По сути дела, всю жизнь Рихард Рудзитис собирал каждую газетную статью, журнал, книгу, где хоть что-то посвящалось Рерихам. Архив рос уже тогда. И все его сотрудники ему помогали. После освобождения из лагерей, с середины 50-х годов, эта работа продолжилась. А идея музея на Алтае только крепла. Так и говорил Рихард Яковлевич: «Для Алтая». «Altajos, Altajos». Будущее зрело как заря утренняя. Потом уже, когда архив был перевезён в Барнаул, помогали в его комплектации многие — и Зинаида Григорьевна Фосдик, и сёстры Митусовы — Людмила и Татьяна Степановны, Ренита Андреевна Григорьева, Ираида Михайловна Богданова, Павел Фёдорович Беликов и, конечно же, очень многим, дочь Рихарда Яковлевича, Гунта Рудзите.
Конечно же, о всём сложном и трудном пути создания Музея Рериха на Алтае, о всех делах духовной культуры я всегда или лично, приезжая в Новосибирск, или в письмах информировал Наталию Дмитриевну. Она была в курсе всего происходящего и неизменно выражала поддержку всей этой деятельности.
В 1982 году всеми энтузиастами, ратующими за такой музей на Алтае, было принято решение передать все материалы архива в Алтайский краевой краеведческий музей. Позже аналогичный архив был много ещё раз собран при помощи всё тех же энтузиастов и подарен Областному краеведческому музею Горно-Алтайской области.
Первоначально показ архива в Краевом краеведческом музее был оформлен как открытые фонды в очень тесном помещении, но затем, благодаря поистине героическим усилиям и настойчивости директора краеведческого музея Лидии Николаевны Леоновой и особенно её заместителя Тамары Ивановны Вараксиной, был создан отдельный музей, притом в прекрасном историческом здании в старой части Барнаула, где, согласно преданию, когда-то было дворянское собрание. При этом вполне возможно, что в 1926 году семья Рерихов наряду с другими достопримечательностями тогдашнего Барнаула посетила и этот особняк.

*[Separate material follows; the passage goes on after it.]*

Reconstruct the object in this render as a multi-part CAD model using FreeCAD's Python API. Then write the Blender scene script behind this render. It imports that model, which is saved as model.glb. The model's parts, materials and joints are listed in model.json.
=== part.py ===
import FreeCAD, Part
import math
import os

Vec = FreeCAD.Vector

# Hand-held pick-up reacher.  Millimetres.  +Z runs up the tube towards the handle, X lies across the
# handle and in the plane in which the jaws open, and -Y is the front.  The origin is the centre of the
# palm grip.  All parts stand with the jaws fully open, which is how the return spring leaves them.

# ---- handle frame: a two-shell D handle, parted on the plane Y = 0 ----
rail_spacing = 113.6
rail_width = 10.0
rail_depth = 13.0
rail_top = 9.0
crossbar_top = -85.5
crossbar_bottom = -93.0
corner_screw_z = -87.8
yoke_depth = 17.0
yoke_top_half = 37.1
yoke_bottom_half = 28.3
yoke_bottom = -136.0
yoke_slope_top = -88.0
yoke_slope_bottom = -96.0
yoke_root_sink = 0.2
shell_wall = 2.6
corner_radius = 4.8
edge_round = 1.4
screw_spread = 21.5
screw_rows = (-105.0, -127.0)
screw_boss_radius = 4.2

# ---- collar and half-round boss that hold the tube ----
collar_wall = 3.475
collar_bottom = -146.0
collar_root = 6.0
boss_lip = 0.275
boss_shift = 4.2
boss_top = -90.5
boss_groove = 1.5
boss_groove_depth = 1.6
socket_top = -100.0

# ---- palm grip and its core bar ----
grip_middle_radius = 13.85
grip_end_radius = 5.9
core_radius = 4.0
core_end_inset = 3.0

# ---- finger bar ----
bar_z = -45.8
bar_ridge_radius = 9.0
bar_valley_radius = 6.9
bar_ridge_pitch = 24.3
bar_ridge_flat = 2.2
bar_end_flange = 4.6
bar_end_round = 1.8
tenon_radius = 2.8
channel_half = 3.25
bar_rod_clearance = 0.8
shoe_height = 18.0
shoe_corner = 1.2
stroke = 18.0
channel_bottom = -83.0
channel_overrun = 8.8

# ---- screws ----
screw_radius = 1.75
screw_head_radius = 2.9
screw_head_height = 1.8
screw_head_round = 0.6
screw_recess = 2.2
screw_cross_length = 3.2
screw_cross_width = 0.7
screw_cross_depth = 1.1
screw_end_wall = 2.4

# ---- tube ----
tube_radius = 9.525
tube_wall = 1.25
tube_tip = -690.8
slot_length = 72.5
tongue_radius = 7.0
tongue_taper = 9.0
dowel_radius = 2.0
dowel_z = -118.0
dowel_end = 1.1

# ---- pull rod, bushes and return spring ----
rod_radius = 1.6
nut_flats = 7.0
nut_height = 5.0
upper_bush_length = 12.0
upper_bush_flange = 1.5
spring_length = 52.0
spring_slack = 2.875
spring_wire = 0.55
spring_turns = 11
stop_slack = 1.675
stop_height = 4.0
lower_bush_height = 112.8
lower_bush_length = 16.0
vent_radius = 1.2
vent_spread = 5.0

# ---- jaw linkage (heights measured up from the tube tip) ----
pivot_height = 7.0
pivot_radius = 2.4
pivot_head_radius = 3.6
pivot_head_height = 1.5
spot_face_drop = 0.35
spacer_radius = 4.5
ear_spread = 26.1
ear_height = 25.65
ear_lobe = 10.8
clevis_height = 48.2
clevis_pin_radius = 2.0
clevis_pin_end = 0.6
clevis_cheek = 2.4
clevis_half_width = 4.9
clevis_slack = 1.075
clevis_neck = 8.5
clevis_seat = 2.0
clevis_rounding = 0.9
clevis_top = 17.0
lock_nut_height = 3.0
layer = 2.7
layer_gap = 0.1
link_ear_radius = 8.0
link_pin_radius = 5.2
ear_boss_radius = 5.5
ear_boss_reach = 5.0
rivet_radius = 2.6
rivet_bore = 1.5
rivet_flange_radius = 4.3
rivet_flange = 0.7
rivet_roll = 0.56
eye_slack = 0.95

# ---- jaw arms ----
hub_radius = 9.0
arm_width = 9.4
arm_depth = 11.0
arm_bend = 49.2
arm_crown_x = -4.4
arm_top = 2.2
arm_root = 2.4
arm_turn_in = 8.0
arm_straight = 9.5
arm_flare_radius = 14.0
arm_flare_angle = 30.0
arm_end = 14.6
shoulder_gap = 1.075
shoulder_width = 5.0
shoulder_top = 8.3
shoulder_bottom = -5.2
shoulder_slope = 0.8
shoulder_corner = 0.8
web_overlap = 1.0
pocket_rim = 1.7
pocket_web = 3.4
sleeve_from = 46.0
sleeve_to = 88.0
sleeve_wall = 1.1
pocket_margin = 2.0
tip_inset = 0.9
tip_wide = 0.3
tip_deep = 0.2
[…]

За ряд лет идея создания такого музея культуры Алтая привлекла сюда богатые материалы и по Георгию Гребенщикову, Василию Шукшину, и по целому ряду деятелей культуры Алтая. Закон музеев таков, что если их идея благодатна и жизненна, то фонды их должны расти. Так было и с этим музеем, так и продолжается.
В зале Рерихов есть Знамя Мира, есть личные вещи этой великой семьи, есть рисунки, этюды, эскизы Николая Константиновича, Святослава Николаевича и даже Юрия Николаевича. Есть масса книг, монографий, репродукций, исторических фотографий.

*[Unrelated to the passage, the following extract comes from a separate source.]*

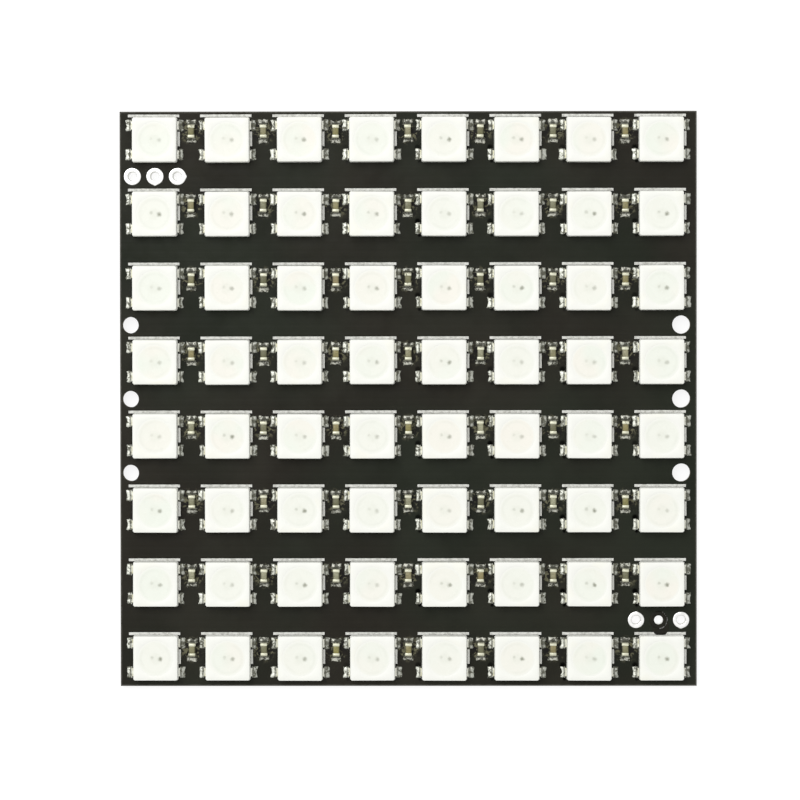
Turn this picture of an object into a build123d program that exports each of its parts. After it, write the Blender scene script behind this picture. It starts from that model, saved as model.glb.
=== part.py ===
"""A flat square light panel: 64 surface-mounted lamps in 8 rows of 8 on one dark circuit board.

The origin is the middle of the board's back face. The lamps face +Z, +X runs to the right along
a row and +Y runs up the panel. All sizes are in millimetres.
"""

from build123d import *
from math import radians, tan
import os

# Circuit board
board_width = 65.0
board_length = 64.8
board_thickness = 1.6

# Lamp grid, whose pitch follows from the board and these margins
columns = 8
rows = 8
side_margin = 1.425
end_margin = 0.65

# Lamp housing, which stands on its leads
housing_size = 5.1
housing_height = 1.4
housing_draft = 3.0
corner_cut = 0.15

# Window of the housing, and the milky fill in it. It repeats on every lamp, so its round outline
# is drawn with few sides.
window_wall = 0.55
window_depth = 0.9
window_draft = 14.0
window_sides = 8
fill_recess = 0.04

# Driver chip on the window's floor
chip_size = 0.62
chip_height = 0.12
chip_shift_x = 0.57
chip_shift_y = -0.05

# Leads, two on the left and two on the right of each housing
lead_width = 0.95
lead_thickness = 0.2
lead_length = 1.15
lead_reach = 0.2
lead_corner_gap = 0.435

# Capacitors, one between each two lamps of a row and a little above the row's centre line
capacitor_length = 1.54
capacitor_width = 0.78
capacitor_height = 0.78
capacitor_rise = 0.95
terminal_length = 0.4
ceramic_inset = 0.03

# Plain holes along the side edges, in the gaps between rows
edge_holes = 3
left_hole_diameter = 1.85
left_hole_web = 0.25
right_hole_diameter = 2.05
right_hole_web = 0.705

# Wire holes, three for the cable in and three for the cable out, each with a round solder pad
wire_holes = 3
wire_pitch = 2.54
wire_hole_diameter = 1.0
pad_height = 0.05
input_pad_diameter = 1.95
output_pad_diameter = 1.85
output_shift = 0.33
wire_row_rise = 0.07

# Places that follow from the sizes above
pitch_x = (board_width - 2 * side_margin - housing_size) / (columns - 1)
pitch_y = (board_length - 2 * end_margin - housing_size) / (rows - 1)
first_column_x = -pitch_x * (columns - 1) / 2
first_row_y = pitch_y * (rows - 1) / 2
input_row_y = first_row_y - pitch_y / 2 + wire_row_rise
output_row_y = -first_row_y + pitch_y / 2 + wire_row_rise
output_centre_x = -first_column_x - output_shift
window_diameter = housing_size - 2 * window_wall
left_hole_x = -board_width / 2 + left_hole_web + left_hole_diameter / 2
right_hole_x = board_width / 2 - right_hole_web - right_hole_diameter / 2
housing_bottom = board_thickness + lead_thickness
housing_top = housing_bottom + housing_height
window_floor = housing_top - window_depth
chip_top = window_floor + chip_height
fill_top = housing_top - fill_recess


def save(piece, name):
    """Label a finished piece and write its file."""
    piece.label = name
    export_step(piece, f"parts/{name}.step")


def along_row(piece, row, count):
    """Copies of a piece that stands at the origin, spread evenly along one row of the grid."""
    row_y = first_row_y - (row - 1) * pitch_y
    with BuildPart() as copies:
        with Locations((0, row_y, 0)):
            with GridLocations(pitch_x, pitch_y, count, 1):
                add(piece)
    return copies.part


def window_cast(bottom, top):
    """The window's tapered space between two heights above the board's back face."""
    narrowing = (housing_top - bottom) * tan(radians(window_draft))
    with BuildPart() as cast:
        with BuildSketch(Plane.XY.offset(bottom)):
            RegularPolygon(
                window_diameter / 2 - narrowing,
                window_sides,
                major_radius=False,
                rotation=180 / window_sides,
            )
        extrude(amount=top - bottom)
        walls = cast.faces().filter_by(Axis.Z, reverse=True)
        draft(walls, Plane.XY.offset(bottom), -window_draft)
    return cast.part


def solder_pads(centre_x, centre_y, pad_diameter):
    """The flat ring-shaped pads round one cable's wire holes, on the lamp side."""
    with BuildPart() as pads:
        with BuildSketch(Plane.XY.offset(board_thickness)):
            with Locations((centre_x, centre_y)):
                with GridLocations(wire_pitch, wire_pitch, wire_holes, 1):
                    Circle(pad_diameter / 2)
                    Circle(wire_hole_diameter / 2, mode=Mode.SUBTRACT)
        extrude(amount=pad_height)
    return pads.part


# Circuit board with its edge holes and its wire holes
with BuildPart() as circuit_board:
    with BuildSketch():
        Rectangle(board_width, board_length)
        with Locations((left_hole_x, 0)):
            with GridLocations(pitch_x, pitch_y, 1, edge_holes):
                Circle(left_hole_diameter / 2, mode=Mode.SUBTRACT)
        with Locations((right_hole_x, 0)):
            with GridLocations(pitch_x, pitch_y, 1, edge_holes):
                Circle(right_hole_diameter / 2, mode=Mode.SUBTRACT)
        with Locations((first_column_x, input_row_y), (output_centre_x, output_row_y)):
            with GridLocations(wire_pitch, wire_pitch, wire_holes, 1):
                Circle(wire_hole_diameter / 2, mode=Mode.SUBTRACT)
    extrude(amount=board_thickness)

# Moulded housing with drafted sides, cut corners and a tapered window
with BuildPart() as housing:
    with BuildSketch(Plane.XY.offset(housing_bottom)) as housing_outline:
        Rectangle(housing_size, housing_size)
        chamfer(housing_outline.vertices(), corner_cut)
    extrude(amount=housing_height, taper=housing_draft)
    add(window_cast(window_floor, housing_top), mode=Mode.SUBTRACT)

# Milky fill in the window, from the chip's top to just under the housing's face
with BuildPart() as fill:
    add(window_cast(chip_top, fill_top))

# Driver chip, off the window's centre
with BuildPart() as chip:
    with BuildSketch(Plane.XY.offset(window_floor)):
        with Locations((chip_shift_x, chip_shift_y)):
            Rectangle(chip_size, chip_size)
    extrude(amount=chip_height)

# The four leads of one lamp, which reach out a little beyond the housing
lead_centre_x = housing_size / 2 + lead_reach - lead_length / 2
lead_spacing = housing_size - 2 * lead_corner_gap - lead_width
with BuildPart() as leads:
    with BuildSketch(Plane.XY.offset(board_thickness)):
        with GridLocations(2 * lead_centre_x, lead_spacing, 2, 2):
            Rectangle(lead_length, lead_width)
    extrude(amount=lead_thickness)

# Capacitor's ceramic block, a little slimmer than its ends
ceramic_length = capacitor_length - 2 * terminal_length
with BuildPart() as ceramic:
    with BuildSketch(Plane.XY.offset(board_thickness + ceramic_inset)):
        with Locations((0, capacitor_rise)):
            Rectangle(capacitor_width - 2 * ceramic_inset, ceramic_length)
    extrude(amount=capacitor_height - 2 * ceramic_inset)

# Capacitor's two metal ends
with BuildPart() as terminals:
    with BuildSketch(Plane.XY.offset(board_thickness)):
        with Locations((0, capacitor_rise)):
            with GridLocations(capacitor_width, ceramic_length + terminal_length, 1, 2):
                Rectangle(capacitor_width, terminal_length)
    extrude(amount=capacitor_height)

# Pads of the cable in, upper left, and of the cable out, lower right
input_pads = solder_pads(first_column_x, input_row_y, input_pad_diameter)
output_pads = solder_pads(output_centre_x, output_row_y, output_pad_diameter)

os.makedirs("parts", exist_ok=True)
save(circuit_board.part, "circuit_board")
save(input_pads, "input_pads")
save(output_pads, "output_pads")
for row in range(1, rows + 1):
    save(along_row(housing.part, row, columns), f"lamp_housings_row_{row}")
    save(along_row(fill.part, row, columns), f"lamp_fills_row_{row}")
    save(along_row(chip.part, row, columns), f"driver_chips_row_{row}")
    save(along_row(leads.part, row, columns), f"lamp_leads_row_{row}")
    save(along_row(ceramic.part, row, columns - 1), f"capacitor_bodies_row_{row}")
    save(along_row(terminals.part, row, columns - 1), f"capacitor_ends_row_{row}")
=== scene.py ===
"""Looks of the square light panel: 64 surface-mounted lamps in 8 rows of 8 on a dark board.

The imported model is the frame. Sizes below are in millimetres and become metres when a piece or a
material is made. The lamps face +Z, +X runs right along a row and +Y runs up the panel.
"""

import math
import random

import bmesh
import bpy
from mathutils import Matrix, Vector, noise


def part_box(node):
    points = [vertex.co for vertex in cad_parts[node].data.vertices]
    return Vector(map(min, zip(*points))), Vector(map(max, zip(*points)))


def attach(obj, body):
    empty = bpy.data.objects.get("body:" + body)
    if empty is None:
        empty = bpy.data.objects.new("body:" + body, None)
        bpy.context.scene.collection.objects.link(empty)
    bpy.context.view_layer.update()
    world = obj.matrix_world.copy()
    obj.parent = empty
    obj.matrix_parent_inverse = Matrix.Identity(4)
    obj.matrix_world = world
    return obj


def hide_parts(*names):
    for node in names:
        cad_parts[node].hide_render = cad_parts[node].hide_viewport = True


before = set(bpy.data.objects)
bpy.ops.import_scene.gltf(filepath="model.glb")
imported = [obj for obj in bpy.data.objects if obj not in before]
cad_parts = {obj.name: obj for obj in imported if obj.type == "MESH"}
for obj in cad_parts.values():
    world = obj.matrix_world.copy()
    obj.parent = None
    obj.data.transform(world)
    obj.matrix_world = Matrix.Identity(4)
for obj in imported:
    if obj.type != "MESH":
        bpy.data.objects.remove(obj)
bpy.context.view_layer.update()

MM = 0.001
COLUMNS = 8
ROWS = 8

# Camera, as the photograph was taken: nearly straight above, with a long lens
CAMERA_PLACE = (5.03, 10.0, 540.0)
CAMERA_TURN = (-1.078, 0.633, -0.069)
CAMERA_LENS = 214.95
CAMERA_SENSOR = 36.0
CAMERA_NEAR = 10.0
CAMERA_FAR = 20000.0

# Light: a white room all round and one large soft lamp above the panel's upper left
ROOM_LIGHT = 0.64
KEY_PLACE = (-230.0, 290.0, 670.0)
KEY_WIDTH = 540.0
KEY_POWER = 2.85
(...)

И, сколько помнится, в августе 1992 года приехала посмотреть на новый, наконец-то созданный на Алтае музей Наталия Дмитриевна. Приехала, несмотря на свой весьма уже солидный возраст.
Алтай ведь широкое понятие. Новосибирск оказался «городом, близлежащим к Алтаю». Где Алтай кончается и начинается «не Алтай», невозможно ведь определить. Новосибирцы много и существенно помогали достойному запечатлению наследия Рерихов на Алтае. Помогают и теперь.
К слову сказать, это был не первый приезд Наталии Дмитриевны в Барнаул. Ещё в 1972 году она гостила у нас в нашей тогда новой квартире в барнаульских Черёмушках. Осмотрела город, исторические памятники, вместе выезжали мы на высокий берег Оби, где с крутого утёса открывается вид на бескрайние просторы Алтая. Вид этот весьма схож и по духу, и по размаху с тем, что на знаменитой картине И. Левитана «Над вечным покоем». Стояли мы там молча и долго, долго смотрели вдаль.
Но теперь посмотреть новый музей Наталия Дмитриевна приехала не одна. Приехала с большой группой сотрудников. Всех их встретили на вокзале друзья-барнаульцы, вместе посетили музей, ознакомились со всей экспозицией, с залом Рерихов. Очень тепло прошла встреча с директором и основателем музея Тамарой Ивановной Вараксиной. А затем вся группа побывала в моей художественной студии.
Пришлось им всем подниматься пешком на 6-й этаж, где мансарды художников. Бодро и энергично поднялась и Наталия Дмитриевна. Гости посмотрели мои картины, этюды алтайских гор, этюды Белухи. Долго рассматривали панораму города, открывающуюся с балкона мастерской. Город весь в зелени. Деревья выше крыш зданий. А вдали кое-где за городскими строениями виден горизонт — дальние просторы Алтая, что просматриваются там, за Обью.
Светило вечернее августовское солнце. Тёплый и тихий закат. Закат и солнце столь напоминали тот незабываемый вечер в квартире Юрия Николаевича, тоже в августе, когда зрело знание будущего и когда прозвучали его слова, направляющие на Алтай.
Это была моя последняя встреча с Наталией Дмитриевной. И завершилась она значительными словами, немногочисленными, как всегда у неё: «На Алтае прекрасный музей Рериха. Молодцы, что это свершили. Для Алтая, для будущего...»
Так слово, стоящее у истоков, продолжало звучать и утверждаться в дальнейшем и продолжает утверждаться теперь: «Там будущее, там — Altajos!»